By destination, exports mostly slipped from a year earlier. Shipments to China skidded 15.8%, while those to Japan were down 23.2%. Exports to the U.S. edged 1.5% higher.
"Today's weaker-than-expected June nonoil domestic exports release further confirms that Singapore's economy faces severe external headwinds," Japanese brokerage Nomura said in a note.
Notably in June, Singapore's nonoil re-exports, which are 70% larger by value than exports originating in Singapore, fell for the first time since March 2018, suggesting global trade flows are slowing in the face of the U.S.-China trade tensions and shifts in supply chains.
"Re-exports and [weakening] container throughput figures are reflecting the headwinds arising from slower trade flows," said Irvin Seah, an economist at DBS Group Holdings, in a report earlier this week.
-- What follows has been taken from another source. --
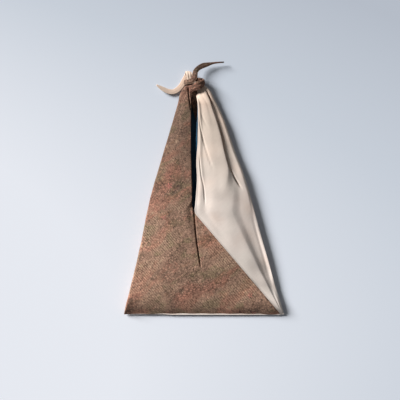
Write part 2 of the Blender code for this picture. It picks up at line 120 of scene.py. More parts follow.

DBS has cut its forecast for Singapore's growth in 2019 to 0.7% from the previous 2.1%. "Risks in the external environment continue to cloud the near-term growth outlook. Despite the truce between the U.S. and China, a resolution is unlikely in the near term," Seah said.
Oversea-Chinese Banking Corp. echoed that assessment. "A 0% to 1% year-on-year range for full-year 2019 growth may be more realistic at this juncture," said Selena Ling, an economist with the bank.
Singapore's exports were equal to 176% of its GDP in 2018, according to World Bank data.